The genre’s future may well be Jens Lekman, an artist Perpetua would no doubt dub a “beta male” for his self-deprecating humor and supreme devotion to melodic sweetness. He’s certainly skinny enough (and potentially balding). But Lekman’s songs, especially those of 2007’s Night Falls Over Kortedala, are the boldest of his generation. On Wednesday night, accompanied by a lone drummer and drolly warning the audience, “I feel great tonight, I’m sorry,” he played a set that encompassed acoustic vulnerability, political satire and a hip-hop-worthy dance party complete with that rarest of L.A. activities, actual dancing.

The first half of the set included the songs of his new EP, a handful of You’re So Silent Jens classics (including probably the definitive solo version of “Black Cab”) and a few tracks that should make his next full-length. Many of the unreleased new songs in his rotation (“Cowboy Boots,” “Every Little Hair Knows Your Name”) are bittersweet break-up ballads akin to the sad songs of his first album, When I Said I Wanted To Be Your Dog. He is a still a wonderful creator of these songs; if anything, “Cowboy Boots” is as haunting a combination of narrative and melody as he’s ever done. It’s the political stuff, including the EP’s “Waiting for Kirsten” and the more jovial, anti-macho “I Stopped a Fight” which stumbled a bit, though Lekman’s pro-socialism monologues earned pockets of applause from the audience of former Obama voters. The overstuffed verses of “Waiting for Kirsten,” in particular, try too hard to equate the ridiculousness of trying to meet a celebrity with Gothenburg’s metaphorical “VIP lines.”

But things got smoother. He saved the Kortedala jams until the end of the set, where they arrived with immediate impact: “Sipping on the Sweet Nectar” turned the crowd into a bespectacled R. Kelly video, complete with a trio of young women invading the stage. That was before I noticed the circle of ironic iPhone glowstickers, one of the dorkiest, most celebratory things I’ve ever seen at a show. Would it have happened with Skrillex playing to the same room? Would they have felt safe and confident or under assault? It doesn’t matter. There’s plenty of physicality in Lekman’s music, as there is sorrow and joy and humor and self-awareness. Now, more than ever, his songs covers the full gamut of human feeling; it is the art we say we want, or at least the kind we should.
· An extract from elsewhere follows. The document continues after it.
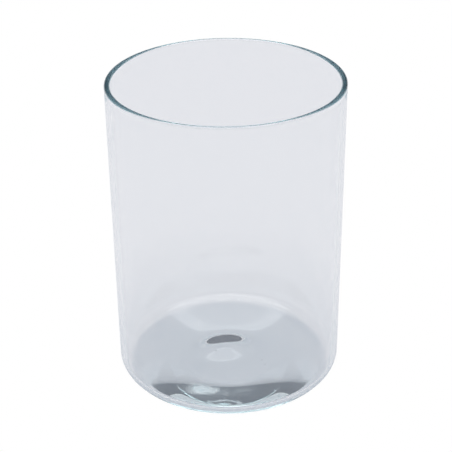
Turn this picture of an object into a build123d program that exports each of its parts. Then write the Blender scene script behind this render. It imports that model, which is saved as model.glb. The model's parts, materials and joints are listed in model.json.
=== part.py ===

Opening the show was Geoffrey O’Connor, Crayon Fields frontman and the latest virtual unknown to receive the Lekman Fans Talking About Twitter Or Whatever During An Opening Set In Los Angeles treatment. He played mostly by himself, a brave move if he’d seen the all-but-tomato-throwing crowds encountered by the Honeydrips at Lekman’s 2008 Music Box gig. O’Connor’s solo stuff, less propulsive than his band’s smooth indie-pop material, recalled the reverb-flooded ebb and flow of Roxy Music’s Avalon if not always its charisma.